Dans ce milieu si peu favorable, Belle-Isle ne pouvait espérer qu’un appui qui, bien qu’éloigné et absent, n’en était pas moins assez efficace. C’était celui du frère naturel du roi, le fils de la belle Aurore de Königsmark, Maurice, comte légitimé de Saxe, et déjà lieutenant-général dans l’armée française. Maurice était le premier né des innombrables amours de Frédéric-Auguste, et grâce, soit à ces souvenirs de jeunesse, soit à la précocité de son heureux naturel, il avait toujours été l’objet des prédilections de son père. Personne ne contestait d’ailleurs que, dans l’héritage paternel, le bâtard avait pris, en fait de qualités brillantes et viriles, tout ce qui n’était pas échu au fils légitime. C’est un genre de partage dont malheureusement pour la morale l’histoire a présenté plus d’un exemple. Loin de concevoir aucune jalousie de cette supériorité, Auguste III témoignait, au contraire, à son frère une affection souvent déférente et lui aurait assurément laissé prendre dans ses conseils une part prépondérante s’il lui eût convenu de rester en Saxe. Mais soit que le champ fût trop restreint pour le déploiement de ses facultés brillantes, soit que l’ambition se trouve toujours mal à l’aise sur les marches d’un trône où elle n’espère pas monter, c’était sur un théâtre plus vaste que le jeune homme avait paru dès le premier jour impatient de s’élancer. La France avait exercé sur lui de bonne heure le charme qui séduisait alors toutes les imaginations. Engagé dans nos armées, il vivait à Paris depuis près de vingt années, livré à tous les entraînemens d’une nature fougueuse, plongé dans un tourbillon de plaisirs qui ne lui faisait oublier ni le souci de la gloire ni même l’étude des secrets de l’art militaire, ne négligeant aucune occasion pas plus de se divertir que de se battre, animant par sa présence, amusant par sa verve intarissable aussi bien les camps que la cour ou les coulisses des théâtres, et aussi apprécié des gens de guerre qu’aimé des grandes dames ou des princesses de comédie. Une équipée brillante qui l’avait ramené dans le Nord avec l’espoir de s’emparer de la souveraineté de la Courlande ne l’avait éloigné que peu de mois de ce séjour favori ; cette prouesse n’avait fait que le mettre plus en vogue et le rendre plus épris que jamais d’aventure et de renommée. Il se tenait l’oreille au guet, prêt à répondre au premier appel de la fortune.

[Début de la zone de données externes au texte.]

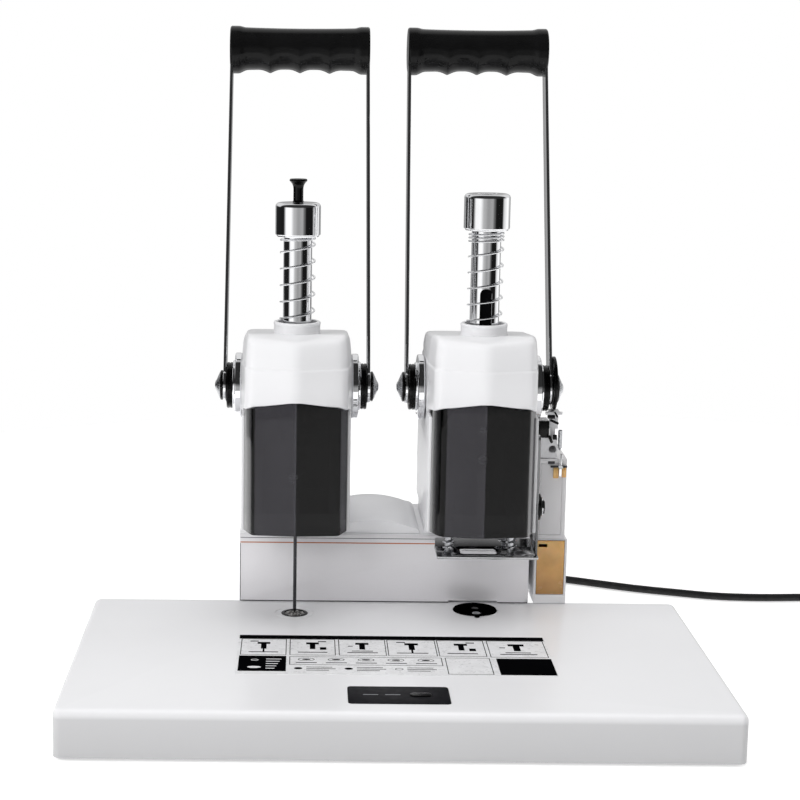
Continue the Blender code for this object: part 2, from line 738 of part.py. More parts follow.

La mort de Charles VI lui avait paru sonner l’heure décisive de sa destinée. « Voilà le brouillamini général, écrivait-il sur-le-champ au comte de Brühl ; j’ai une part à y prendre. » effectivement, l’événement paraissait fait pour lui. N’ayant jamais oublié,

  1. D’Arneth, t. I, p. 206 et suiv.; — Droysen, t. I, p. 2tO et suiv., 250 et suiv.